Nature showing signs it is racing towards an early autumn
We may not be quite ready yet, but there seems to be signs appearing in nature that point towards an early autumn, with conservationists saying this is due to the early spring.
This spring was the third warmest on record and although there were lots of floods and storms, naturalist Matthew Oates, from the National Trust, has said wildlife has come through well, with the early autumn holding “mainly positives” for wildlife.
Strong signs include the early arrival of particular butterflies including purple emperors and well developed berries with even holly berries turning red.

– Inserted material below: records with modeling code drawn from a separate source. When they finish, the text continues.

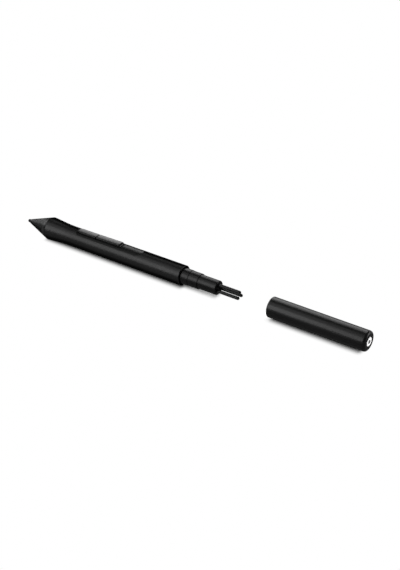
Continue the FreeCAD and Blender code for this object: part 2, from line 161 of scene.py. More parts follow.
# Pieces inside the pen
DAMPER_GAP = 0.05
FERRITE_RADIUS = 2.2
FERRITE_BORE = 1.05
COIL_RADIUS = 2.8
COIL_TURNS = 28
COIL_TURN_STEPS = 6
LEAD_RADIUS = 0.15
LEAD_COIL_OFFSET = 2.385
LEAD_RUN_OFFSET = 3.208
LEAD_BEND_FRONT = 19.4
LEAD_BEND_END = 22.2
LEAD_BEND_STEPS = 12
NIB_SOCKET_RADIUS = 1.9
NIB_SOCKET_BORE = 0.88
NIB_SOCKET_PLAY = 0.03
STEM_RADIUS = 0.8
SPRING_RADIUS = 1.7
SPRING_WIRE = 0.1
SPRING_TURNS = 2.5
SPRING_STEPS = 90
CASE_RADIUS = 3.05
CASE_HOLE = 0.85
CASE_CAVITY = 2.25
CASE_WALL = 0.8
CASE_FLOOR = 0.7
ELEMENT_RADIUS = 2.2
ELEMENT_PLATE = 0.5
ELEMENT_STEP = 0.05
ELEMENT_WAIST = 0.06
PLUNGER_RADIUS = 0.7
SWITCH_HALF_WIDTH = 1.5
SWITCH_LENGTH = 3.4
SWITCH_DROP = 0.12
COVER_DEPTH = 0.16
COVER_INSET = 0.05
COVER_HOLE_GAP = 0.06
BOARD_TOP = 0.6
CHIP_HALF_WIDTH = 1.6
CHIP_LIFT = 0.06
CHIP_LEGS = 8
# One chip leg's shoulder, riser and foot: middle and half width across, and bottom and top over the board
CHIP_LEG = ((1.65, 0.15, 0.25, 0.35), (1.78, 0.05, 0.0, 0.35), (1.88, 0.12, 0.0, 0.08))
CHIP_LEG_HALF_WIDTH = 0.1
CAPACITOR_LENGTH = 1.6
CAPACITOR_HALF_WIDTH = 0.4
CAPACITOR_PITCH = 2.6
CAPACITOR_SIDE = 1.6
CAPACITOR_PLATING = 0.35
CAPACITOR_RECESS = 0.1
CAPACITOR_EDGE = 0.06
PLATING_THICKNESS = 0.03
TRIMMER_RADIUS = 1.5
TRIMMER_SCREW_RADIUS = 1.2
TRIMMER_SCREW_HEIGHT = 0.5
TRIMMER_SLOT = 0.4

# The places of the pieces' ends
NIB_LENGTH = span_of("nib")[1]
CONE_FRONT = span_of("nose_cone")[0]
BARREL_END = span_of("barrel")[1]
WINDOW_END = span_of("switch_bezel")[1] - BEZEL_TAIL
HOLDER_END = span_of("nib_holder")[1]
CAP_MOUTH, CAP_END = span_of("cap_tube")
DISC_BACK = CAP_END - DISC_THICKNESS
CAP_LIP_FRONT = CAP_END - CAP_LIP
NOSE_CAVITY_FRONT = SEAM - NOSE_CAVITY_LENGTH
KEYS_FRONT = WINDOW_FRONT + KEYS_INSET

CONE_SLOPE = (RIDGE_RADIUS - CONE_FRONT_RADIUS) / (RIDGE - CONE_FRONT)
SEAM_RADIUS = CONE_FRONT_RADIUS + CONE_SLOPE * (SEAM - CONE_FRONT)

# Roundings of small edges, from a barely broken one to a plainly moulded one, and of the larger ones
BROKEN = 0.05
SEAM_ROUND = 0.06
FINE = 0.08
SMALL = 0.1
SOFT = 0.12
EASY = 0.15
MOULDED = 0.2
FERRITE_ROUND = 0.25
BARREL_END_ROUND = 0.35
HOLDER_END_ROUND = 0.4
PLUG_ROUND = 0.4
CAP_MOUTH_ROUND = 0.45
RIDGE_ROUND = 0.9
CUT_EDGE = 0.04
# How far a cut goes past the surface that it opens
CUT_OVERRUN = 0.1
# A nib's tip: places behind it, with their radii and roundings, and the chamfer of its tail
NIB_TIP = ((0.0, 0.3, 0.2), (0.16, 0.58, 0.4), (0.6, NIB_RADIUS, 0.5))
NIB_CHAMFER = 0.15

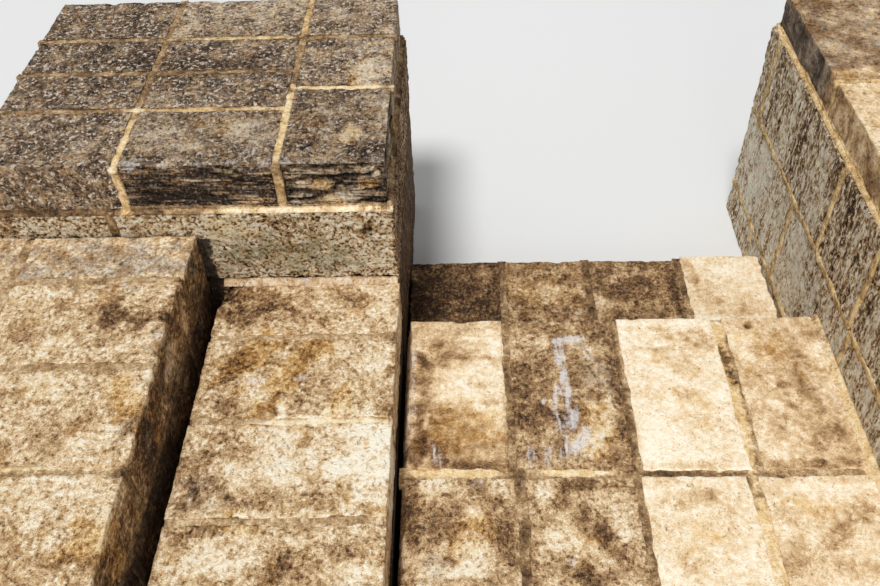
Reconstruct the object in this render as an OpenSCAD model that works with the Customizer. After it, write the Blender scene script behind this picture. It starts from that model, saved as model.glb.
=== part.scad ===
// Outdoor stone steps in coursed limestone: a landing and one tread between two walls.
// On the left a low wall, a drain slot and a raised terrace run beside the landing,
// and a capped pier stands at the landing's edge. On the right stands a coped wall.
// Lengths are in millimetres. The flight goes down towards +y, and z is 0 at the ground.

/* [Flight] */
// Clear width between the two walls
stair_w = 1003; // [900:1:1200]
// Rise from the ground to the tread
lower_riser = 108; // [95:1:160]
// Rise from the tread to the landing
upper_riser = 174; // [140:1:200]
// Depth of the tread, from the landing's edge to its own
tread_depth = 395; // [300:1:480]
// How far the tread's last stone stands ahead of the others
tread_lead = 14; // [0:1:30]
// Depth of one row of landing stones
landing_row = 440; // [320:1:500]
// Mortar joint between the two rows of the landing
row_joint = 10; // [6:1:40]
// Mortar joint between the third and fourth landing stones
wide_joint = 18; // [6:1:30]
// Open joint between the left wall and the landing's first stones
wall_joint = 12; // [4:1:24]

/* [Flight stones, from the left wall] */
// Width of the tread's first stone
tread_1_w = 263; // [200:1:290]
// Width of the tread's second stone
tread_2_w = 238; // [200:1:290]
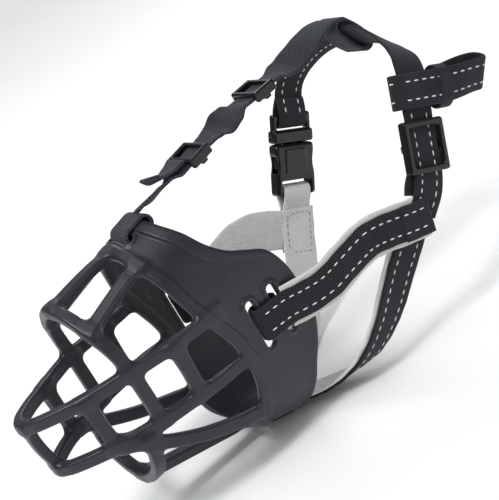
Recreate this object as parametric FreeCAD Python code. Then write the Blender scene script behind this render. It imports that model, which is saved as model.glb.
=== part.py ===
import FreeCAD, Part
import os
import math

# Basket muzzle with its straps and hardware, millimetres. The nose points to -Y,
# up is +Z and the wearer's left is +X. The origin is on the centre plane, 3.8 mm
# forward of the midpoint of the front and rear cheek slots and 1.5 mm above the
# height of their centres.

os.makedirs("parts", exist_ok=True)
Vec = FreeCAD.Vector
X_AXIS, Y_AXIS, Z_AXIS = Vec(1, 0, 0), Vec(0, 1, 0), Vec(0, 0, 1)
ORIGIN = Vec(0, 0, 0)

# webbing and its lining
WEB_W, WEB_T = 15.0, 1.5
LINING_W, LINING_T = 19.0, 1.1
CHIN_LINING_W = LINING_W - 1.0
LINING_OFFSET = 1.5     # from strap centre to lining centre
LOOP_T = 1.4            # webbing of the two anchor loops

CUT = 10.0              # reach of a cutting box beyond the part


# ------------------------------------------------------------ vectors and output
def unit(vector):
    return Vec(vector).normalize()


def save(name, shape):
    if len(shape.Solids) == 1:
        shape = shape.Solids[0]
    shape.exportStep("parts/" + name + ".step")


def place(shape, origin, a, b, c):
    """Copy of a shape with its local X, Y and Z laid along a, b and c."""
    matrix = FreeCAD.Matrix(a.x, b.x, c.x, origin.x,
                            a.y, b.y, c.y, origin.y,
                            a.z, b.z, c.z, origin.z,
                            0, 0, 0, 1)
    shape = shape.copy()
    shape.Placement = FreeCAD.Placement(matrix)
    return shape


def hardware_axes(direction, outward):
    """Hardware frame: across the strap, outward from it, along it."""
    along = unit(direction)
    out = unit(outward - along * outward.dot(along))
    return out.cross(along), out, along


def sloped_axes(slope):
    """Rearward direction with a rise of slope, and the upward normal to it."""
    return unit(Vec(0, 1, slope)), unit(Vec(0, -slope, 1))


# ------------------------------------------------------------------------ straps
# A strap path is a list of rows: centre x, y, z, then the direction across the
# webbing x, y, z.
def catmull_rom(points, t):
    """Point and tangent of a chord-weighted Catmull-Rom curve, t in 0..len-1."""
    last = len(points) - 1
    i = min(int(t), last - 1)
    f = t - i
    start, end = points[i], points[i + 1]
    before = points[i - 1] if i > 0 else start + (start - end)
    after = points[i + 2] if i + 2 <= last else end + (end - start)
    chord_in = (start - before).Length
    chord = (end - start).Length
    chord_out = (after - end).Length
    slope_start = ((start - before) * (chord / chord_in)
                   + (end - start) * (chord_in / chord)) * (chord / (chord_in + chord))
    slope_end = ((end - start) * (chord_out / chord)
                 + (after - end) * (chord / chord_out)) * (chord / (chord + chord_out))
    f2, f3 = f * f, f * f * f
    point = (start * (2 * f3 - 3 * f2 + 1) + slope_start * (f3 - 2 * f2 + f)
             + end * (-2 * f3 + 3 * f2) + slope_end * (f3 - f2))
    tangent = (start * (6 * f2 - 6 * f) + slope_start * (3 * f2 - 4 * f + 1)
               + end * (6 * f - 6 * f2) + slope_end * (3 * f2 - 2 * f))
    return point, unit(tangent)


def stations(path, per):
    """(point, across, normal) at per steps between neighbouring path rows."""
    points = [Vec(*row[:3]) for row in path]
    widths = [unit(Vec(*row[3:])) for row in path]
    spans = len(points) - 1
    rows = []
    for k in range(spans * per + 1):
        t = k / per
        point, tangent = catmull_rom(points, t)
        i = min(int(t), spans - 1)
        across = unit(widths[i] + (widths[i + 1] - widths[i]) * (t - i))
        across = unit(across - tangent * across.dot(tangent))
        rows.append((point, across, tangent.cross(across)))
    return rows


def band(path, width, thick, offset=0.0, per=3, first=None, last=None):
    """A strap: a rectangle lofted along a path, offset along its normal.
    first and last slice the stations to shorten it."""
    wires = []
    for point, across, normal in stations(path, per)[first:last]:
        centre = point + normal * offset
        corners = [centre + across * (sx * width / 2) + normal * (sy * thick / 2)
                   for sx, sy in ((-1, -1), (1, -1), (1, 1), (-1, 1))]
        wires.append(Part.makePolygon(corners + [corners[0]]))
    return Part.makeLoft(wires, True, True)


def inward(path):
    """Sign of the offset that moves a band towards the middle plane."""
    point, _, normal = stations(path, 1)[1]
    return -1.0 if (normal.x > 0) == (point.x > 0) else 1.0


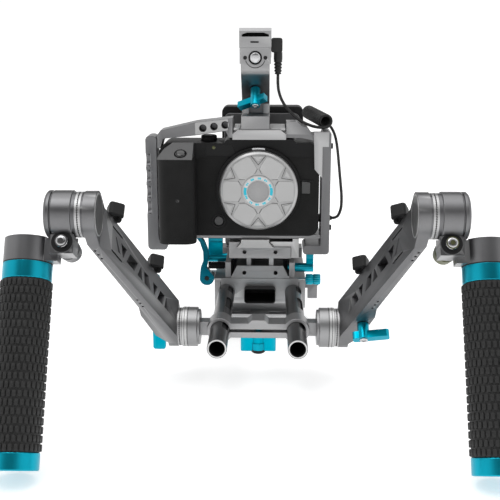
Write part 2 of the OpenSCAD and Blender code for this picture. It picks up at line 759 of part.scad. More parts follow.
module knuckle_knob(s) {
    side(s) grip_frame() {
        bar_y(-7.5, 10.5, knob_x, knuckle_bolt_z, bolt_r);
        bar_y(-9.6, -7.3, knob_x, knuckle_bolt_z, 4);
        bar_y(10.3, 13, knob_x, knuckle_bolt_z, 7);
        bar_y(13, 17, knob_x, knuckle_bolt_z, 7.4);
        bar_y(17, 24, knob_x, knuckle_bolt_z, 6.8);
    }
}

module knuckle_knob_right() color("dimgray") knuckle_knob(-1);
module knuckle_knob_left() color("olive") knuckle_knob(1);

module grip_core(s) {
    side(s) grip_frame() difference() {
        union() {
            bar_z(sleeve_top + 0.1, head_end - 0.1, grip_x, axis_off, grip_r);
            bar_z(sleeve_end + 8, sleeve_top + 0.1, grip_x, axis_off, 10.9);
            bar_z(head_end - 0.2, head_end + 8, grip_x, axis_off, 7.9);
        }
        bar_z(sleeve_end, sleeve_top + 3, grip_x, axis_off, 8);
    }
}

module grip_core_right() color("deepskyblue") grip_core(-1);
module grip_core_left() color("deepskyblue") grip_core(1);

module grip_sleeve(s) {
    side(s) grip_frame() difference() {
        bar_z(sleeve_end + 0.1, sleeve_top, grip_x, axis_off, grip_r + 0.8);
        bar_z(sleeve_end - 1, sleeve_top + 1, grip_x, axis_off, 11);
    }
}

module grip_sleeve_right() color("black") grip_sleeve(-1);
module grip_sleeve_left() color("black") grip_sleeve(1);

module grip_cap(s) {
    side(s) grip_frame() {
        bar_z(grip_end, sleeve_end, grip_x, axis_off, grip_r);
        bar_z(sleeve_end, sleeve_end + 14, grip_x, axis_off, 7.9);
    }
}

module grip_cap_right() color("deepskyblue") grip_cap(-1);
module grip_cap_left() color("deepskyblue") grip_cap(1);

baseplate();
baseplate_cheeks();
base_screws();
rod_right();
rod_left();
riser_plate();
qr_clamp();
qr_jaw();
qr_lever();
lock_lever();
wing_lock();
height_knob();
ratchet_lever();
power_plate();
battery();
camera_plate();
camera_body();
camera_grip();
shutter_button();
mode_dial();
release_button();
mount_ring();
rear_screen();
body_cap();
cage_right();
cage_left();
cage_top();
cage_bottom();
cage_screws();
cable_clamp();
top_rail();
handle_post();
handle_bar();
record_button();
handle_lever();
trigger_plug();
trigger_lead();
trigger_coil();
trigger_tail();
camera_plug();
rosette_bracket();
bracket_screw();
arm_right();
arm_left();
arm_lever_right();
arm_lever_left();
arm_clips_right();
arm_clips_left();
knuckle_right();
knuckle_left();
knuckle_knob_right();
knuckle_knob_left();
grip_head_right();
grip_head_left();
grip_core_right();
grip_core_left();
grip_sleeve_right();
grip_sleeve_left();
grip_cap_right();
grip_cap_left();
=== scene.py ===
"""Looks of a hand-held cinema camera rig: a caged mirrorless camera on a rod baseplate, with two
offset arms and handgrips, a top handle and a curly trigger cable.

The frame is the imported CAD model's: metres, Z up, lens towards -Y, the tripod thread's underside at the
origin. Right and left are the operator's, so a name ending in right is on the -X side.
"""

import json
import math

import bmesh
import bpy
from mathutils import Matrix, Vector


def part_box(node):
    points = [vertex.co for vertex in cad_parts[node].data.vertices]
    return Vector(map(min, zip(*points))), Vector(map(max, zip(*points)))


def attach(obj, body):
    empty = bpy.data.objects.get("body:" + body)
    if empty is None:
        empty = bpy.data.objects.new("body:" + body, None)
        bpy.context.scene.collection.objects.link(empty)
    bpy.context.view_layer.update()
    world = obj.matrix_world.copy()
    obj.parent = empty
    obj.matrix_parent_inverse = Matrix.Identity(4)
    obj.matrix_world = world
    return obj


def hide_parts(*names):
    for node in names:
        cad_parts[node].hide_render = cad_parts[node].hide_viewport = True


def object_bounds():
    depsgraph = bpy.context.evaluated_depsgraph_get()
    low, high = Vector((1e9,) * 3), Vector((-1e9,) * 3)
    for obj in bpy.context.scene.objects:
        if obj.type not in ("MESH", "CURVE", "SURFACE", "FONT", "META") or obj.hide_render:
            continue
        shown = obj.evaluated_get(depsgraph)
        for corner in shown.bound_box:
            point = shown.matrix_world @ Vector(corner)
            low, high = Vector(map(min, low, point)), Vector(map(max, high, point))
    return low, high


MM = 0.001
TINY = 1e-6
FORWARD = (0, -1, 0)    # along the lens
LEFTWARD = (1, 0, 0)    # the operator's left
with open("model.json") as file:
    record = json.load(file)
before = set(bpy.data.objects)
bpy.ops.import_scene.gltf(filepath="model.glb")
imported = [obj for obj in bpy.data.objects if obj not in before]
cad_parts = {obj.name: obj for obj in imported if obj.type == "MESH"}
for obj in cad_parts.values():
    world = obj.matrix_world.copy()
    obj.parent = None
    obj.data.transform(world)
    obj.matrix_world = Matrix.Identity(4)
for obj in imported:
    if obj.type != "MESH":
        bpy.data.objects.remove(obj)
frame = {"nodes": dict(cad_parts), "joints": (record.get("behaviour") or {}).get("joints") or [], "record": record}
cad_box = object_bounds()
BODY_OF = {n: body for body, nodes in frame["record"]["behaviour"]["bodies"].items() for n in nodes}
JOINTS = {joint["name"]: joint for joint in frame["joints"]}


# ---- places, from the frame ----

def at(x, y, z):
    """A point given in mm."""
    return Vector((x * MM, y * MM, z * MM))


def shifted(x, y, z):
    return Matrix.Translation(at(x, y, z))


def turned(axis, degrees):
    return Matrix.Rotation(math.radians(degrees), 4, axis)


def facing(place, direction, up=(0, 0, 1)):
    """Matrix whose Z points along direction, with Y as near to up as it can be."""
    z = Vector(direction).normalized()
    x = Vector(up).cross(z)
    x = Vector((1, 0, 0)) if x.length < TINY else x.normalized()
    y = z.cross(x)
    return Matrix.Translation(Vector(place)) @ Matrix((x, y, z)).transposed().to_4x4()


def front_place(x=0.0, z=0.0):
    """For outlines in (X, Z) seen from the front: heights count towards the viewer from Y = 0."""
    return facing(at(x, 0, z), FORWARD)


def outwards(y, z):
    """For shapes turned about a line along X: heights count towards +X from the middle."""
    return Matrix.Translation((0, y, z)) @ turned("Y", 90)


def joint_place(name):
    return Vector(JOINTS[name]["pos_m"])


def middle(node):
    low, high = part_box(node)
    return (low + high) / 2


MIRROR = Matrix.Diagonal((-1, 1, 1, 1))
SIDES = {"left": Matrix.Identity(4), "right": MIRROR}
PIVOT = joint_place("arm_swing_left")
KNUCKLE = joint_place("grip_tilt_left")
ARM_LEAN = math.degrees(math.atan2(PIVOT.y - KNUCKLE.y, KNUCKLE.z - PIVOT.z))
ARM_LENGTH = math.hypot(PIVOT.y - KNUCKLE.y, KNUCKLE.z - PIVOT.z) / MM
KNOB_AXIS = Vector(JOINTS["knuckle_knob_turn_left"]["axis"])
GRIP_LEAN = math.degrees(math.atan2(-KNOB_AXIS.z, KNOB_AXIS.y))
# Z up the arm, Y across it and X outwards, from the middle of the rig
ARM_FRAME = Matrix.Translation((0, PIVOT.y, PIVOT.z)) @ turned("X", ARM_LEAN)
# -Z down the grip, from the knuckle's axis
GRIP_FRAME = Matrix.Translation((0, KNUCKLE.y, KNUCKLE.z)) @ turned("X", -GRIP_LEAN)
GRIP_X = middle("grip_cap_left").x     # grip's axis, from the middle of the rig
GRIP_BACK = 8.8 * MM                   # and behind the knuckle's axis
LENS = joint_place("cap_twist")
CAMERA_FRONT = -45                     # mm
LOWER_TEETH = 61.6                     # planes of the rosette teeth, mm from the middle
UPPER_TEETH = 114


# ---- making meshes ----

WELD = 0.005    # mm, vertices closer than this are one
FLAT = 0.5      # degrees, faces that meet at less than this are one
ROUND = 50      # degrees, edges up to this are smooth on turned and moulded pieces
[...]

Oates said good crops of fruit, nuts and seeds could be expected along with a good apple season.
He added that “our weather gets more and more interesting by the year” and although he doesn’t believe this could be linked to climate change, earlier this month a study by the Met Office found climate change could have an effect on UK floods.
This spring the Woodland Trust anticipated early flowering dates due to climate change and noted the importance of protecting ancient woodland.
Dr Kate Lewthwaite, Nature’s Calendar project manager for the Woodland Trust, said, “Long-term records from Nature’s Calendar and other phenological recorders show that some spring species are flowering up to 12 days earlier over the last 25 years. The data suggests a link between the warming of the UK climate and the impact on native species.
“This is why it’s hugely important that we do all we can to protect our existing habitats like ancient woods and try and reconnect them by creating new woods in between to make it as easy as possible for wildlife to adapt to climate change.”
Although the early autumn will have limited negative impacts on wildlife, there are still concerns over the lack of certain butterflies and flying insects.
There is still a chance that we could see a warm summer with the Met Office saying the current outlook for July and August for the whole of the UK has a one in four chance of being hottest on record.